-------- MATERIAL FOR THIS EXERCISE
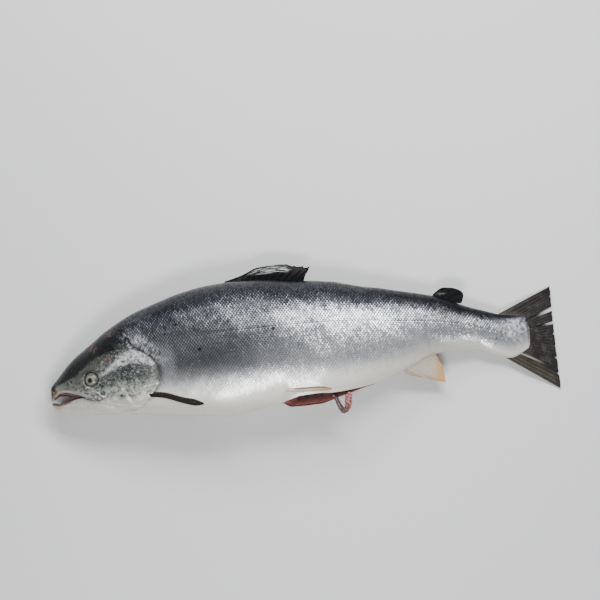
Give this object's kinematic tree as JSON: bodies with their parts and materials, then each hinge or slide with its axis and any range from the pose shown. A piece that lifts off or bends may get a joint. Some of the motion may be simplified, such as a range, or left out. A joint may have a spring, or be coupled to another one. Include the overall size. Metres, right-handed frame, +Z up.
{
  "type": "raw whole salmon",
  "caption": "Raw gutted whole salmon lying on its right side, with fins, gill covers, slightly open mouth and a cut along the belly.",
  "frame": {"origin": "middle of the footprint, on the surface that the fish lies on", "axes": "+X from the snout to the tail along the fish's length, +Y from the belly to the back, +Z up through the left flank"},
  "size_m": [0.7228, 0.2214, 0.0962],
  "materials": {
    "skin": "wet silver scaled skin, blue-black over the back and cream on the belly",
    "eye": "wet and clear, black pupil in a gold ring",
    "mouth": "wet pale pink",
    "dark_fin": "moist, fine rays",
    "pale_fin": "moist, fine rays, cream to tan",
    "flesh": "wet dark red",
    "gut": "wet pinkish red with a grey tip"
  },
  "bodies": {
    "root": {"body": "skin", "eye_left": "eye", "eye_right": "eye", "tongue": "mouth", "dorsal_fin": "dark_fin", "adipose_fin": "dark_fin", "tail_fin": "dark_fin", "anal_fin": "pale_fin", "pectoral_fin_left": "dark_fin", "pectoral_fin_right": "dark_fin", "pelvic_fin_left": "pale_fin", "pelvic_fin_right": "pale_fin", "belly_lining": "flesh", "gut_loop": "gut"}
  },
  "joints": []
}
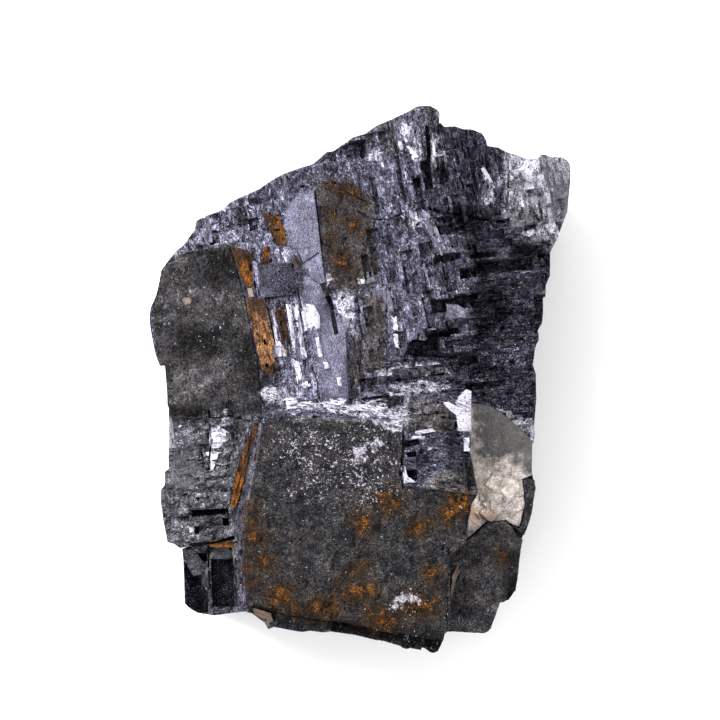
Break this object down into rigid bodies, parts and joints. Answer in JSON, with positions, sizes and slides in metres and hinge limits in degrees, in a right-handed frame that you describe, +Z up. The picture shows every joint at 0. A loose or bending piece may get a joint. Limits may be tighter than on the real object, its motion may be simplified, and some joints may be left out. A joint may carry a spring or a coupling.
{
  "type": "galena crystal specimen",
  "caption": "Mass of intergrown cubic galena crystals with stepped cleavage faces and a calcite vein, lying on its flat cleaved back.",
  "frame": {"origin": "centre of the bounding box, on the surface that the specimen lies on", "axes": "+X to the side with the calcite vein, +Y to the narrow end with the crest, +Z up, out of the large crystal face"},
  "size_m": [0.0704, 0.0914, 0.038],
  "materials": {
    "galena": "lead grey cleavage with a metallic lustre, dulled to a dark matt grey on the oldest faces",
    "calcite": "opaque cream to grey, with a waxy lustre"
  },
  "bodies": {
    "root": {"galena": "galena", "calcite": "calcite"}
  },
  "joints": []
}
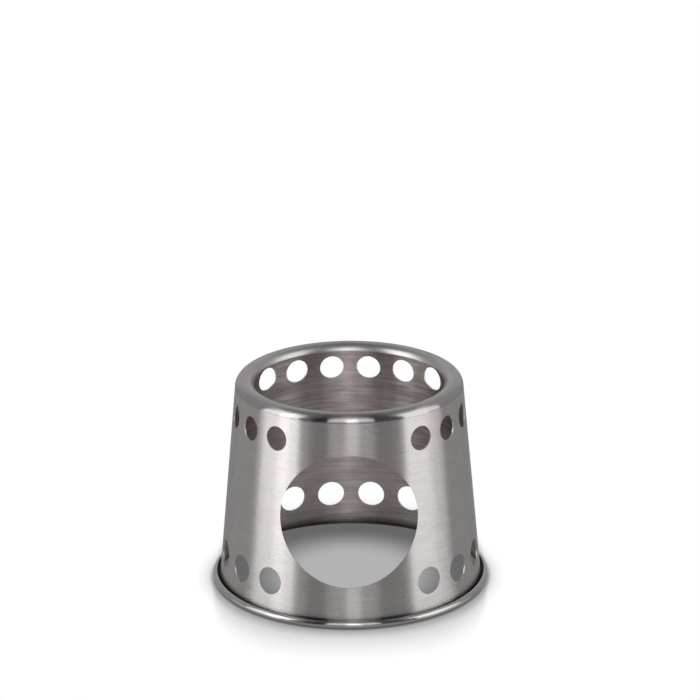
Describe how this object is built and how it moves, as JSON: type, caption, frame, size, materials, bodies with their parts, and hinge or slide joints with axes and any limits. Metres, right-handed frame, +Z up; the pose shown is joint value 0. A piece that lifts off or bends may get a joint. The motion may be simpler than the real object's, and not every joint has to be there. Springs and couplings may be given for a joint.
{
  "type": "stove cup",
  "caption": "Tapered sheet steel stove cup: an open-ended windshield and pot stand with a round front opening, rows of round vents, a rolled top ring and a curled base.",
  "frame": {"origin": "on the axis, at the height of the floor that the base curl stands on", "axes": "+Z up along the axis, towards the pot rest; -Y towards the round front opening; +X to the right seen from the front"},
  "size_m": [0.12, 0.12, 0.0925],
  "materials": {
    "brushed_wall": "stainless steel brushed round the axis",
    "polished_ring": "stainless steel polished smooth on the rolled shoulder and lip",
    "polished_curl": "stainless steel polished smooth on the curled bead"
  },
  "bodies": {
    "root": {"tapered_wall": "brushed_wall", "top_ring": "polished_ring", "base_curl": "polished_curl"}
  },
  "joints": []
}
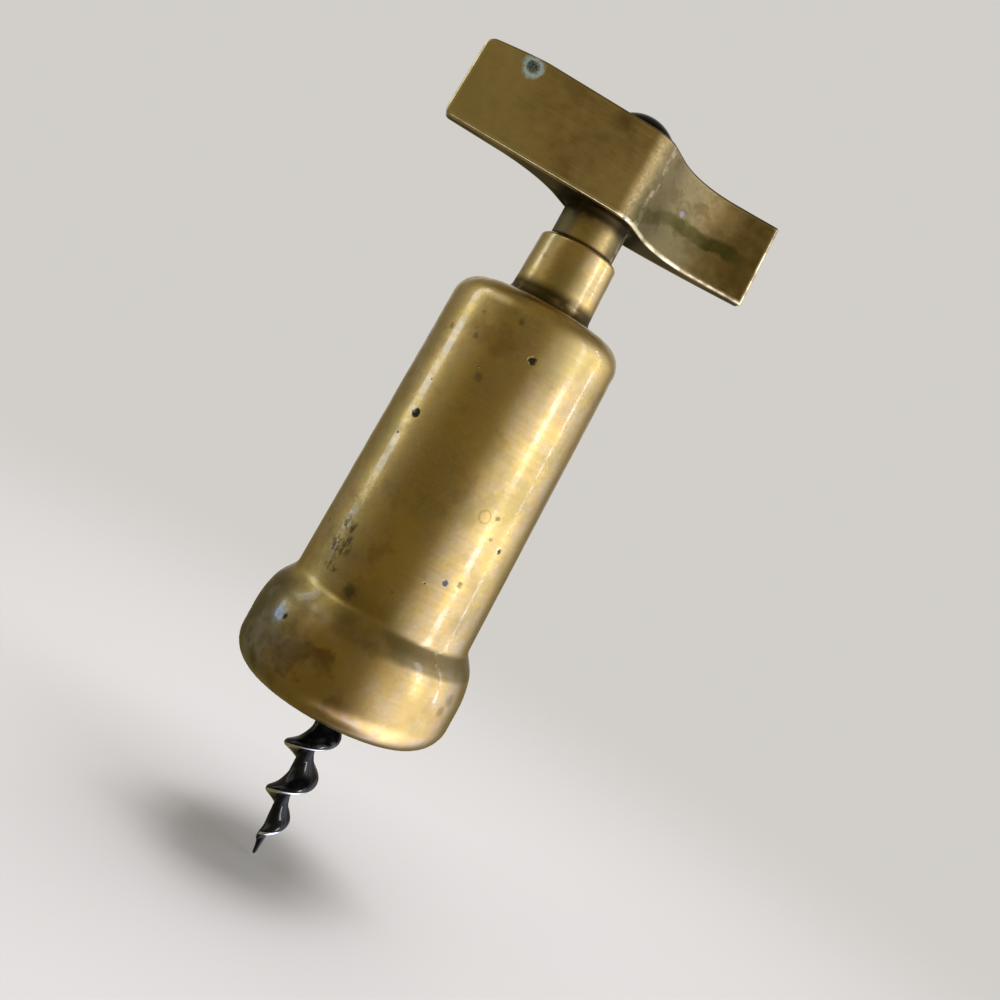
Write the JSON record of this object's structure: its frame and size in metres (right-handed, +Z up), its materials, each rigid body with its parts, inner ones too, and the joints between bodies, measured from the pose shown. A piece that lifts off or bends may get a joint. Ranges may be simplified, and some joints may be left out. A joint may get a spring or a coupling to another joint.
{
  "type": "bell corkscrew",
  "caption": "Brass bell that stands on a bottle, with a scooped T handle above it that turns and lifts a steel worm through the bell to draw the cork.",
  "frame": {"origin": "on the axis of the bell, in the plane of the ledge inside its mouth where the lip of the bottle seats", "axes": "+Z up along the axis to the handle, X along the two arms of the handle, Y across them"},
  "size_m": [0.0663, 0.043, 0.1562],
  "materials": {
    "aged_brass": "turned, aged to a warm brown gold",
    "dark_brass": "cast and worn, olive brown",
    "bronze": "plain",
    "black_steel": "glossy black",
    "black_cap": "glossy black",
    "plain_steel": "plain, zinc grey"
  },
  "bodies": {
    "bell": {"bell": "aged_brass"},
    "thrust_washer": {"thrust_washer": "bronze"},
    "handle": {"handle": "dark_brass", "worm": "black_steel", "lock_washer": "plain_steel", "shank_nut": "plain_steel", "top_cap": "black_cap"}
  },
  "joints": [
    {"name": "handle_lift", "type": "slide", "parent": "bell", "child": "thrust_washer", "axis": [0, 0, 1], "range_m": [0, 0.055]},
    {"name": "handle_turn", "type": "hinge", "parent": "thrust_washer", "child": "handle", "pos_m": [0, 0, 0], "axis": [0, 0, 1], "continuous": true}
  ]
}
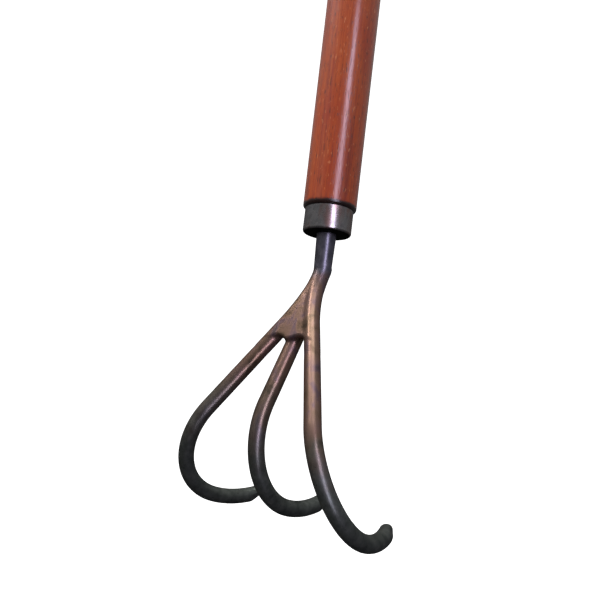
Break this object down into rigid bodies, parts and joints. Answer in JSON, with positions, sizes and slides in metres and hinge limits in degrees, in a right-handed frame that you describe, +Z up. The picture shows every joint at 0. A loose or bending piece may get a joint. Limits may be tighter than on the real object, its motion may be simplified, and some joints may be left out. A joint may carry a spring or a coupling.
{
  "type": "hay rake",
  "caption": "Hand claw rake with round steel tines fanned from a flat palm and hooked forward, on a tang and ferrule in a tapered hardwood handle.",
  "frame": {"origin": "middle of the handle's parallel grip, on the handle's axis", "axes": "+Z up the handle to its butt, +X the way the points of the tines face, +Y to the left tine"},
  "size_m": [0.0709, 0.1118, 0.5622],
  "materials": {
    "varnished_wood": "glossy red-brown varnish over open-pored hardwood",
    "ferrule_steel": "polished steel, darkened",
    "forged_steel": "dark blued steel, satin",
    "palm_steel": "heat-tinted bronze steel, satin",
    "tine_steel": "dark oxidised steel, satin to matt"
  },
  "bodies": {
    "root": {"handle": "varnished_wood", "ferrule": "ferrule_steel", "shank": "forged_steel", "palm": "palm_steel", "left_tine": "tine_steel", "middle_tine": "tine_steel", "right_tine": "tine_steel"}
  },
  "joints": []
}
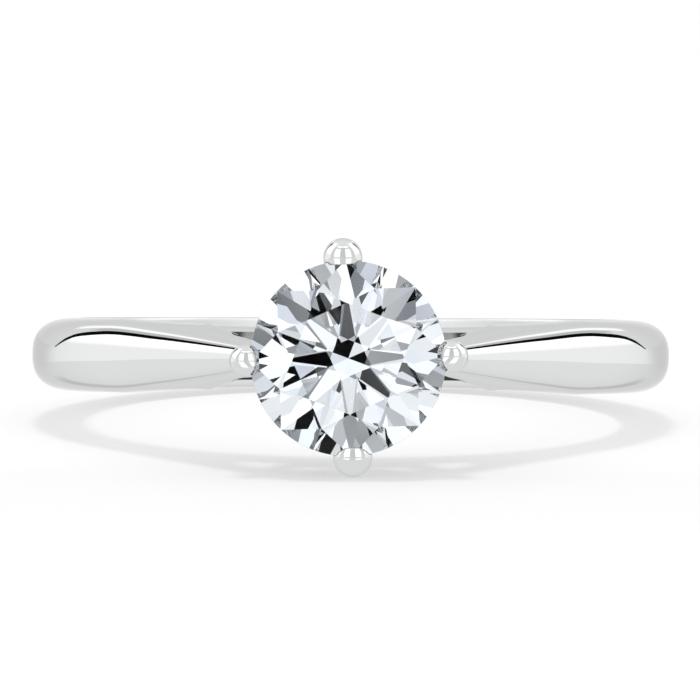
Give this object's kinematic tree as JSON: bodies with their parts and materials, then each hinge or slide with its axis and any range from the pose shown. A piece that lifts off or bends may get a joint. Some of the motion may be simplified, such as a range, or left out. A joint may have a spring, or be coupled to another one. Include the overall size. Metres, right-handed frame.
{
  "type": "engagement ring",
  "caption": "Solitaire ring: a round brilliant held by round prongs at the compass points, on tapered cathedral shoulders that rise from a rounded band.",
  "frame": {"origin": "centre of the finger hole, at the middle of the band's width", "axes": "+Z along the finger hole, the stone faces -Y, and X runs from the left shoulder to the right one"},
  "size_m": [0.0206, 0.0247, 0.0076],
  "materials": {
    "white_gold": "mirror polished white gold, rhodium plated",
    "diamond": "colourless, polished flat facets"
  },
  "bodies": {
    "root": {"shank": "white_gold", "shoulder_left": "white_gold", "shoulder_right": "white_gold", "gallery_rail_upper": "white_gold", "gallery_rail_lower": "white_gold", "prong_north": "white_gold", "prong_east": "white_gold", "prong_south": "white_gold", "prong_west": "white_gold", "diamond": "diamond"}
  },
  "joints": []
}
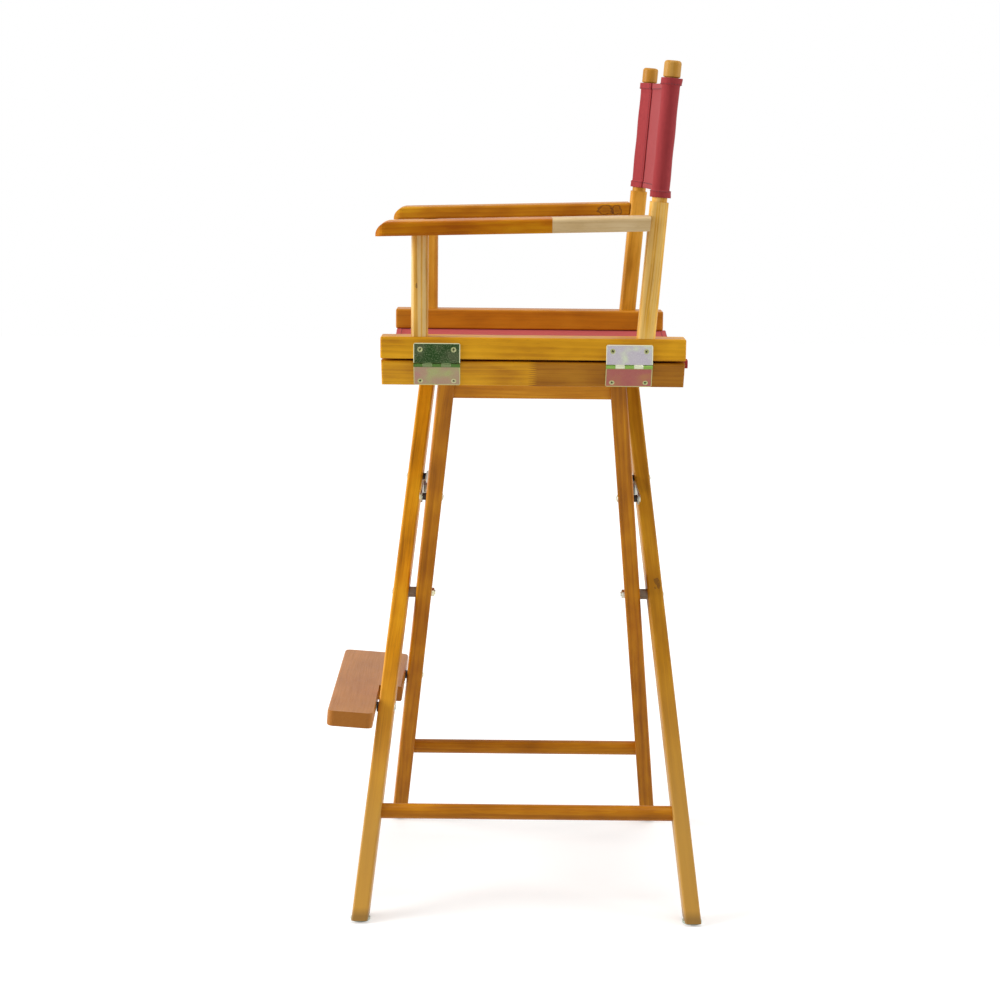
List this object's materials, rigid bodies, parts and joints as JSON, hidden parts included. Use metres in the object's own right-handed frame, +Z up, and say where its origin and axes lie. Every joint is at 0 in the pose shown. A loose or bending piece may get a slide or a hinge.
----------------
WHAT TO WORK ON → Copy the data character for character, but drop all pictures from the copy.

FULL RESPONSE →
Give this object's kinematic tree as JSON: bodies with their parts and materials, then each hinge or slide with its axis and any range from the pose shown. A piece that lifts off or bends may get a joint. Some of the motion may be simplified, such as a range, or left out. A joint may have a spring, or be coupled to another one. Include the overall size. Metres, right-handed frame, +Z up.
{
  "type": "raw whole salmon",
  "caption": "Raw gutted whole salmon lying on its right side, with fins, gill covers, slightly open mouth and a cut along the belly.",
  "frame": {"origin": "middle of the footprint, on the surface that the fish lies on", "axes": "+X from the snout to the tail along the fish's length, +Y from the belly to the back, +Z up through the left flank"},
  "size_m": [0.7228, 0.2214, 0.0962],
  "materials": {
    "skin": "wet silver scaled skin, blue-black over the back and cream on the belly",
    "eye": "wet and clear, black pupil in a gold ring",
    "mouth": "wet pale pink",
    "dark_fin": "moist, fine rays",
    "pale_fin": "moist, fine rays, cream to tan",
    "flesh": "wet dark red",
    "gut": "wet pinkish red with a grey tip"
  },
  "bodies": {
    "root": {"body": "skin", "eye_left": "eye", "eye_right": "eye", "tongue": "mouth", "dorsal_fin": "dark_fin", "adipose_fin": "dark_fin", "tail_fin": "dark_fin", "anal_fin": "pale_fin", "pectoral_fin_left": "dark_fin", "pectoral_fin_right": "dark_fin", "pelvic_fin_left": "pale_fin", "pelvic_fin_right": "pale_fin", "belly_lining": "flesh", "gut_loop": "gut"}
  },
  "joints": []
}
Break this object down into rigid bodies, parts and joints. Answer in JSON, with positions, sizes and slides in metres and hinge limits in degrees, in a right-handed frame that you describe, +Z up. The picture shows every joint at 0. A loose or bending piece may get a joint. Limits may be tighter than on the real object, its motion may be simplified, and some joints may be left out. A joint may carry a spring or a coupling.
{
  "type": "galena crystal specimen",
  "caption": "Mass of intergrown cubic galena crystals with stepped cleavage faces and a calcite vein, lying on its flat cleaved back.",
  "frame": {"origin": "centre of the bounding box, on the surface that the specimen lies on", "axes": "+X to the side with the calcite vein, +Y to the narrow end with the crest, +Z up, out of the large crystal face"},
  "size_m": [0.0704, 0.0914, 0.038],
  "materials": {
    "galena": "lead grey cleavage with a metallic lustre, dulled to a dark matt grey on the oldest faces",
    "calcite": "opaque cream to grey, with a waxy lustre"
  },
  "bodies": {
    "root": {"galena": "galena", "calcite": "calcite"}
  },
  "joints": []
}
Describe how this object is built and how it moves, as JSON: type, caption, frame, size, materials, bodies with their parts, and hinge or slide joints with axes and any limits. Metres, right-handed frame, +Z up; the pose shown is joint value 0. A piece that lifts off or bends may get a joint. The motion may be simpler than the real object's, and not every joint has to be there. Springs and couplings may be given for a joint.
{
  "type": "stove cup",
  "caption": "Tapered sheet steel stove cup: an open-ended windshield and pot stand with a round front opening, rows of round vents, a rolled top ring and a curled base.",
  "frame": {"origin": "on the axis, at the height of the floor that the base curl stands on", "axes": "+Z up along the axis, towards the pot rest; -Y towards the round front opening; +X to the right seen from the front"},
  "size_m": [0.12, 0.12, 0.0925],
  "materials": {
    "brushed_wall": "stainless steel brushed round the axis",
    "polished_ring": "stainless steel polished smooth on the rolled shoulder and lip",
    "polished_curl": "stainless steel polished smooth on the curled bead"
  },
  "bodies": {
    "root": {"tapered_wall": "brushed_wall", "top_ring": "polished_ring", "base_curl": "polished_curl"}
  },
  "joints": []
}
Write the JSON record of this object's structure: its frame and size in metres (right-handed, +Z up), its materials, each rigid body with its parts, inner ones too, and the joints between bodies, measured from the pose shown. A piece that lifts off or bends may get a joint. Ranges may be simplified, and some joints may be left out. A joint may get a spring or a coupling to another joint.
{
  "type": "bell corkscrew",
  "caption": "Brass bell that stands on a bottle, with a scooped T handle above it that turns and lifts a steel worm through the bell to draw the cork.",
  "frame": {"origin": "on the axis of the bell, in the plane of the ledge inside its mouth where the lip of the bottle seats", "axes": "+Z up along the axis to the handle, X along the two arms of the handle, Y across them"},
  "size_m": [0.0663, 0.043, 0.1562],
  "materials": {
    "aged_brass": "turned, aged to a warm brown gold",
    "dark_brass": "cast and worn, olive brown",
    "bronze": "plain",
    "black_steel": "glossy black",
    "black_cap": "glossy black",
    "plain_steel": "plain, zinc grey"
  },
  "bodies": {
    "bell": {"bell": "aged_brass"},
    "thrust_washer": {"thrust_washer": "bronze"},
    "handle": {"handle": "dark_brass", "worm": "black_steel", "lock_washer": "plain_steel", "shank_nut": "plain_steel", "top_cap": "black_cap"}
  },
  "joints": [
    {"name": "handle_lift", "type": "slide", "parent": "bell", "child": "thrust_washer", "axis": [0, 0, 1], "range_m": [0, 0.055]},
    {"name": "handle_turn", "type": "hinge", "parent": "thrust_washer", "child": "handle", "pos_m": [0, 0, 0], "axis": [0, 0, 1], "continuous": true}
  ]
}
Break this object down into rigid bodies, parts and joints. Answer in JSON, with positions, sizes and slides in metres and hinge limits in degrees, in a right-handed frame that you describe, +Z up. The picture shows every joint at 0. A loose or bending piece may get a joint. Limits may be tighter than on the real object, its motion may be simplified, and some joints may be left out. A joint may carry a spring or a coupling.
{
  "type": "hay rake",
  "caption": "Hand claw rake with round steel tines fanned from a flat palm and hooked forward, on a tang and ferrule in a tapered hardwood handle.",
  "frame": {"origin": "middle of the handle's parallel grip, on the handle's axis", "axes": "+Z up the handle to its butt, +X the way the points of the tines face, +Y to the left tine"},
  "size_m": [0.0709, 0.1118, 0.5622],
  "materials": {
    "varnished_wood": "glossy red-brown varnish over open-pored hardwood",
    "ferrule_steel": "polished steel, darkened",
    "forged_steel": "dark blued steel, satin",
    "palm_steel": "heat-tinted bronze steel, satin",
    "tine_steel": "dark oxidised steel, satin to matt"
  },
  "bodies": {
    "root": {"handle": "varnished_wood", "ferrule": "ferrule_steel", "shank": "forged_steel", "palm": "palm_steel", "left_tine": "tine_steel", "middle_tine": "tine_steel", "right_tine": "tine_steel"}
  },
  "joints": []
}
Give this object's kinematic tree as JSON: bodies with their parts and materials, then each hinge or slide with its axis and any range from the pose shown. A piece that lifts off or bends may get a joint. Some of the motion may be simplified, such as a range, or left out. A joint may have a spring, or be coupled to another one. Include the overall size. Metres, right-handed frame.
{
  "type": "engagement ring",
  "caption": "Solitaire ring: a round brilliant held by round prongs at the compass points, on tapered cathedral shoulders that rise from a rounded band.",
  "frame": {"origin": "centre of the finger hole, at the middle of the band's width", "axes": "+Z along the finger hole, the stone faces -Y, and X runs from the left shoulder to the right one"},
  "size_m": [0.0206, 0.0247, 0.0076],
  "materials": {
    "white_gold": "mirror polished white gold, rhodium plated",
    "diamond": "colourless, polished flat facets"
  },
  "bodies": {
    "root": {"shank": "white_gold", "shoulder_left": "white_gold", "shoulder_right": "white_gold", "gallery_rail_upper": "white_gold", "gallery_rail_lower": "white_gold", "prong_north": "white_gold", "prong_east": "white_gold", "prong_south": "white_gold", "prong_west": "white_gold", "diamond": "diamond"}
  },
  "joints": []
}
List this object's materials, rigid bodies, parts and joints as JSON, hidden parts included. Use metres in the object's own right-handed frame, +Z up, and say where its origin and axes lie. Every joint is at 0 in the pose shown. A loose or bending piece may get a slide or a hinge.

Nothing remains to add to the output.